I)       mentre le idee che formano i treni di idee ordinari sono per lo più "indifferenti", cioè non accompagnate da alcuna emozione, i treni di idee estetici suscitano una serie di emozioni.

II)     Nei treni di idee ordinari le idee non sono connesse fra loro da alcun vincolo predominante, mentre nei treni di idee estetici vige un "principio di connessione generale" dato dalla natura dell'emozione che per prima è stata suscitata, che comanda l'intera catena suscitando emozioni simili.

Dunque, a determinare le associazioni di idee è il loro tenore emotivo. Tutto può essere occasione di esperienza estetica.



La decostruzione del gusto

Negli Ultimi anni del settecento, il gusto si presenta per il filosofo soltanto come una ovvietà che segue il concetto di bellezza in primo luogo artistica.Il gusto perde il suo originario significato ontologico e si ritiene esaurita la ricerca fenomenologia sulle sue caratteristiche strutturali: la sua presenza è segnata piuttosto dalla ricerca dei fattori estrinseci che ne determinano i mutamenti,come per esempio,il formarsi di vari "gruppi sociali",la comparsa degli editori,e il ruolo di forze "conservatrici"come le scuole e le università. A conferma di ciò in Francia dopo la rivoluzione del 1789, gli studi sulla ricerca filosofica del gusto tendono a scomparire. Dall'Inghilterra invece vengono meno contributi rilevanti x originalità o spessore teorico. E' ovviamente alla cultura tedesca,con Kant, che si deve la "risemantizzazione" del gusto. Ma nel XIX secolo gli studi relativi al sentire, al gusto, al genio, alle belle arti tendono a scomparire dalle università, così come scompare dai programmi accademici la retorica "madre" dell'estetica.Emblema di questa decadenza del gusto è senza dubbio l' "estetica" di Hegel, nella cui introduzione Hegel intende definire il concetto del bello artistico. Hegel, difendendo la serietà scientifica dell'estetica, vuole allontanare le nozioni psicologiche che ne disturbano il ruolo spirituale e la funzione conoscitiva.Di conseguenza Hegel dichiara che la spiritualità del bello è inaccessibile al gusto, poiché il senso del sentimento del bello è rimasto nel '700 esteriore ed unilaterale, ovvero mancava di principi generali, e quando andava alla loro ricerca non era in grado di uscire dall'indeterminato. Questa critica è nata da una precisa consapevolezza filosofica della necessità di risignificare l'estetica, mettendo in primo piano una nozione capace di acquisire un senso ontologico, ormai vietato al gusto. Nozione che Hegel, e non solo lui, nei primi anni dell'800,identifica con il genio, che attesta la volontà poietica che anima lo spirito attraverso il gesto dell'artista. Il gusto, scrive Hegel, sente avanzare il genio e di conseguenza non è più padrone di sé, indietreggia di fronte alla potenza spirituale della costruzione poetica. Sulla stessa linea di Hegel, Schegel affermerà che "il genio differisce dal gusto per un grado maggiore d'attività". Ciò significa che "tra osservare e produrre non c'è differenza".

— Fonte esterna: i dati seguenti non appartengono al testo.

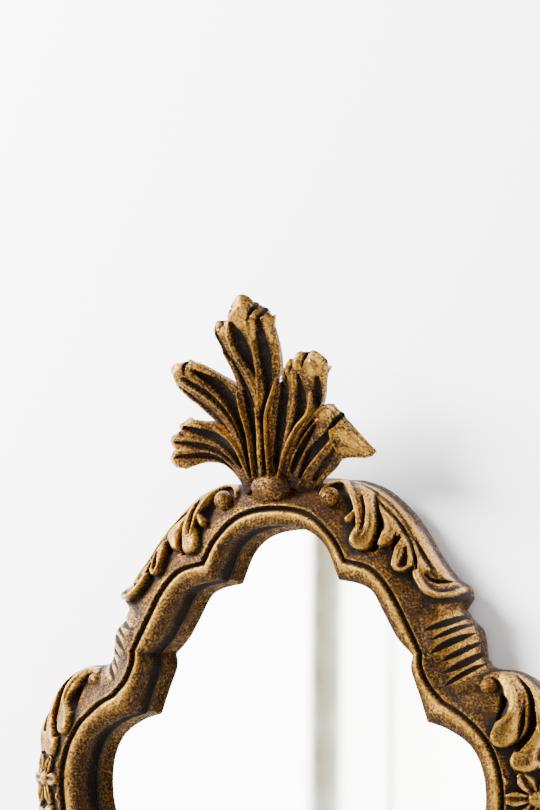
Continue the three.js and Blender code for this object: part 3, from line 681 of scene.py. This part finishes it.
# The crest stands in a leaning plane: points are (x, rise) and rise 0 lies 12 mm below the hook. Each leaf
# has a left and a right edge from its foot to its tip and a tip outline from left to right. On its front are
# gouges (line, half-widths, depth), raised ridges (line, half-widths, height), narrow nicks between the tip
# lobes and worn places that are only rubbed paler. back says how far back its foot and its tip lie, roll how
# far its tip curls forward, and thick how thick its foot is.
spray = {
    "lean": 0.37, "front": 2.0, "drop": -12.0,
    # the bowl the leaves stand in, and the neck behind it, toned low as painted shade
    "bowl": {"at": (-3, 5.0, -12.0), "size": (12.0, 8.4, 9.4), "tone": 0.52},
    "neck": {"at": (0, 14.5, -4.0), "size": (25, 10.5, 12), "tone": 0.14},
    "leaves": {
        "middle": {
            "left": [(-12, 4), (-12, 16), (-12.5, 32), (-13.5, 47), (-15.2, 58), (-19, 73), (-22.4, 84.5)],
            "right": [(0, 4), (0, 16), (1.5, 30), (5, 42), (9.6, 53), (12.6, 62), (14.6, 76), (13.5, 88)],
            "tip": [(-22.4, 84.5), (-20, 87.6), (-16.4, 87.2), (-13.6, 86.6), (-12.2, 90.5), (-9.6, 94.6),
                    (-7.8, 96.8), (-4, 100.2), (0.8, 99.8), (4.4, 96.2), (5.6, 93.6), (7.4, 94.2),
                    (9.6, 91.6), (11, 90.2), (13.5, 88)],
            "gouges": [([(-8.8, 86), (-6.4, 78), (-4.4, 69), (-1.6, 58)], [1.6, 4.2, 3.6, 0.6], 4.8),
                       ([(7.6, 86), (6.6, 75), (6, 64), (4.6, 53), (1.4, 42)], [1.4, 3.6, 3.4, 2.2, 0.6],
                        4.4),
                       ([(-21, 84), (-18.2, 75), (-15.2, 67)], [1.0, 1.9, 0.6], 2.8),
                       ([(-14, 68), (-11, 58), (-7.6, 50), (-4.6, 42)], [0.5, 1.5, 1.7, 0.6], 3.0),
                       ([(-10.5, 50), (-8, 40), (-7.6, 29), (-9, 10)], [1.2, 3.0, 2.4, 1.2], 5.0),
                       ([(2.4, 48), (-1.6, 36), (-3, 26), (-4.8, 8)], [0.4, 1.3, 1.4, 1.0], 3.4)],
            "ridges": [([(-3.4, 42), (-4.4, 28), (-5.6, 18), (-6.6, 6)], [0.8, 2.0, 2.4, 2.0], 1.9),
                       ([(-12.4, 80), (-10.6, 69), (-6.2, 59.5), (-2.6, 51), (-2.6, 41)],
                        [1.3, 1.2, 1.2, 1.2, 1.2], 1.3),
                       ([(0, 86), (1, 75), (0.4, 64), (-0.8, 52), (-2.2, 41)], [1.6, 1.2, 1.1, 1.1, 1.1],
                        1.3),
                       ([(10.6, 56), (6.6, 48.5), (2, 39), (-0.4, 28), (-1.4, 16), (-2, 6)],
                        [0.9, 1.3, 1.4, 1.4, 1.3, 1.2], 3.0)],
            "nicks": [([(-17.4, 90), (-16.2, 85.5)], 0.9, 3), ([(-11.6, 96), (-9.4, 92.5)], 0.8, 2.2),
                      ([(6.4, 96), (3.4, 91.6), (0.8, 87.6)], [1.4, 1.1, 0.3], 4.5),
                      ([(10.6, 92.6), (8, 89.2), (5.6, 86)], [1.6, 1.1, 0.3], 4.5)],
            "worn": [([(-5, 97), (-3, 91), (-4, 87)], [4.5, 6, 5]), ([(-14, 86), (-15.4, 82)], 2.6),
                     ([(11.6, 86), (12.6, 76)], 1.6), ([(3.4, 86), (1.6, 78)], 2.0)],
            "back": (-0.6, -1.0), "roll": 5.0, "thick": 6.0},
        "upperLeft": {
            "left": [(-17, 4), (-18, 14), (-22, 24), (-30.7, 34.5), (-38.7, 42.3), (-46.7, 50.7),
                     (-53, 60)],
            "right": [(-9.5, 4), (-10, 16), (-11, 34), (-14.8, 50), (-25.4, 58.8), (-35.6, 65.8),
                      (-43.5, 68)],
            "tip": [(-53, 60), (-53.6, 64), (-50.5, 67.6), (-47, 67.8), (-43.5, 68)],
            "gouges": [([(-38, 63), (-27, 55), (-19.4, 45), (-16.4, 34), (-15, 20), (-14, 6)],
                        [1.2, 3.0, 3.4, 2.6, 1.6, 1.0], 4.4),
                       ([(-45, 60), (-35.6, 52.6), (-27.4, 45), (-20.4, 36), (-17.4, 26)],
                        [1.0, 1.7, 1.8, 1.5, 0.6], 2.6),
                       ([(-49, 56), (-40, 47), (-31, 39), (-23, 29)], [0.5, 1.3, 1.4, 0.5], 1.8)],
            "ridges": [([(-15.2, 50), (-13.8, 40), (-12, 30), (-11.6, 20), (-11.6, 6)],
                        [1.0, 1.5, 1.5, 1.4, 1.2], 3.0),
                       ([(-47, 58.5), (-38, 52), (-29.5, 44.6), (-22, 36)], [0.9, 1.2, 1.3, 0.8], 0.9),
                       ([(-40.5, 61), (-31, 52.4), (-23, 43.4), (-18.6, 34), (-15.6, 24)],
                        [0.9, 1.0, 1.0, 0.9, 0.6], 1.0)],
            "nicks": [([(-42.6, 69.4), (-43.6, 66), (-43.8, 62)], [1.5, 1.1, 0.4], 4.5)],
            "worn": [([(-51.5, 61), (-48.5, 66)], 3.4), ([(-49, 57), (-47, 54)], 1.6),
                     ([(-38, 65.4), (-30, 61)], 1.2)],
            "back": (0.6, 0.8), "roll": 3.5, "thick": 6.0},
        "lowerLeft": {
            "left": [(-21, -5), (-23, 3), (-28, 9.8), (-34.3, 13.6), (-45, 14.2), (-57, 11.4)],
            "right": [(-12, 2), (-14, 10), (-20, 21), (-30.7, 33), (-40.1, 35.4), (-49.7, 37.5)],
            "tip": [(-57, 11.4), (-62, 12.8), (-63.8, 17.6), (-60.4, 22.4), (-61.6, 26.5), (-60.2, 29.6),
                    (-56.2, 31.6), (-54.6, 35.4), (-49.7, 37.5)],
            "gouges": [([(-51, 34), (-41, 30.6), (-32, 26.6), (-25, 20), (-20, 11)],
                        [1.2, 2.0, 2.4, 2.0, 0.8], 3.2),
                       ([(-57.6, 26.6), (-46, 24.4), (-33, 20.4), (-24.5, 13)], [0.8, 1.5, 1.7, 0.5], 2.6),
                       ([(-58.5, 18.6), (-46, 18.6), (-34, 16.4), (-25.6, 9)], [0.8, 1.7, 1.9, 0.5], 2.8)],
            "ridges": [([(-33, 32.6), (-26.6, 28), (-21.6, 21.6), (-18.2, 14), (-15, 5)],
                        [0.9, 1.4, 1.5, 1.4, 1.1], 3.0),
                       ([(-57.5, 29.6), (-46.5, 27.4), (-35.5, 23.8), (-27, 18)], [0.9, 1.0, 1.0, 0.6],
                        0.9),
                       ([(-58.5, 22.4), (-46, 21.6), (-34, 18.4), (-26, 12.4)], [0.9, 1.0, 1.0, 0.6], 0.9)],
            "nicks": [([(-57, 34), (-54.4, 31.4), (-52, 29.6)], [1.5, 1.1, 0.4], 3.6),
                      ([(-63.4, 22.6), (-59, 22.4)], [1.2, 0.4], 2.4)],
            "worn": [([(-62, 17.6), (-60, 13.6)], 3.0), ([(-59, 28), (-60, 25)], 1.4),
                     ([(-50, 36), (-42, 34)], 1.0)],
            "back": (2.6, 3.0), "roll": 3.0, "thick": 6.0},
        "upperRight": {
            "left": [(-5, 4), (-3, 16), (0, 30), (4.6, 42), (9.4, 50.4), (15, 57), (17.8, 64)],
            "right": [(6, 4), (9, 14), (17, 26), (26.4, 36), (34.2, 43.4), (38.2, 51), (41.5, 60)],
            "tip": [(17.8, 64), (19.6, 66), (22.6, 65), (24.4, 68.4), (28, 69.6), (31, 68.4), (35.4, 69.6),
                    (39.4, 67), (42, 63.6), (41.5, 60)],
            "gouges": [([(14, 54), (11.6, 43), (8.4, 31), (3.6, 17), (0.6, 6)], [1.4, 3.0, 3.0, 2.2, 1.2],
                        5.4),
                       ([(25.4, 58), (24.2, 47), (20.6, 36.6), (13, 25), (6, 12)],
                        [1.0, 2.8, 2.4, 1.6, 0.6], 4.0),
                       ([(18.2, 60), (16, 50), (13.4, 41)], [0.6, 1.5, 0.6], 2.4),
                       ([(36, 56), (33.8, 48), (30, 40)], [1.6, 2.6, 1.4], 4.4)],
            "ridges": [([(30.4, 49), (26, 37.6), (17, 29.6), (9, 18.6), (3, 5)], [0.9, 1.4, 1.5, 1.4, 1.2],
                        3.2),
                       ([(22.4, 60), (20, 48), (17, 39), (12.6, 30)], [1.3, 1.2, 1.1, 0.6], 1.2),
                       ([(36, 64), (35.6, 60)], 4.6, 2.4), ([(26.4, 66), (26, 63)], 3.0, 1.8),
                       ([(19.2, 63), (19, 59)], 1.9, 1.2)],
            "nicks": [([(22.2, 67), (22.4, 64), (21.6, 60)], [1.5, 1.0, 0.4], 4.5),
                      ([(31.4, 70.4), (30.6, 67), (29, 62.6)], [1.3, 1.1, 0.4], 4.2)],
            "worn": [([(36, 66), (36, 60)], 5.0), ([(27, 67), (26, 63)], 2.8),
                     ([(19.2, 64), (19, 60)], 1.6)],
            "back": (0.8, 0.2), "roll": 5.0, "thick": 6.5},
        "lowerRight": {
            "left": [(1, 4), (6, 14), (14, 25), (22, 31.6), (29, 37.6), (35.4, 41), (39, 40.6)],
            "right": [(17, -5), (26, 2), (34.4, 8), (39.4, 12.6), (49, 14), (58, 14)],
            "tip": [(39, 40.6), (43.4, 38.4), (47, 32.6), (51.6, 27.7), (56, 22.6), (62.4, 16.5), (58, 14)],
            "gouges": [([(27, 32), (18.6, 22), (10.4, 8)], [2.2, 3.2, 1.2], 4.6),
                       ([(36.5, 28.6), (32.4, 23), (23.4, 16), (15.4, 5)], [1.0, 2.8, 3.0, 1.4], 4.6),
                       ([(38, 19), (32, 12), (23, 3)], [0.8, 1.9, 1.4], 2.4)],
            "ridges": [([(31, 35), (22.4, 27.4), (14, 18), (7, 6)], [1.2, 1.2, 1.1, 0.9], 1.2),
                       ([(38.5, 24.5), (30, 17.6), (20, 8.6), (13.4, 0)], [1.3, 1.2, 1.1, 0.8], 1.2),
                       ([(38.6, 31.4), (38, 24), (40, 17)], [1.0, 1.2, 1.0], 2.2)],
            "nicks": [([(37.6, 30), (41, 32.4), (44.4, 35.4)], [0.7, 1.5, 1.5], 4.8)],
            "worn": [([(33, 35.6), (39.6, 38.4)], 2.6), ([(41, 27), (48.5, 24), (57, 17.4)], [3.4, 5, 3]),
                     ([(42, 18), (50, 17)], 3)],
            "back": (2.6, 2.0), "roll": 4.0, "thick": 6.0},
    },
}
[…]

Dopo il settecento, il termine "gusto" svanisce, ucciso dalla purità dei linguaggi artistici e filosofici.

Negli scritti sull'arte, Baudelaire afferma che il gusto non è affatto scomparso ma diventa un tutt'uno con la parola "bello": indica la presenza di esso, invece di un ineffabile "non so che". Non è più disputare filosoficamente su di un gusto sceso nelle strade, fra la folla. La moda. Osserva Baudelaire, deve considerarsi come un sintomo del gusto dell'ideale che galleggia nel cervello umano al di sopra di tutto ciò che la vita umana vi accumula di volgare e di immondo.

Kant nella critica del giudizio sostiene che se l'arte bella mostra la sua eccellenza nell'offrire belle descrizioni di cose che in natura sarebbero brutte o spiacevoli, vi è soltanto una specie di bruttezza che non si può rappresentare secondo natura, senza distruggere ogni piacere estetico. Vi è un oggetto che impone un godimento che si vuole respingere, che con la forza costringe a tenere unito quel che invece deve essere distinto se si vuole ottenere un piacere estetico connesso alla rappresentazione artistica dell'oggetto stesso.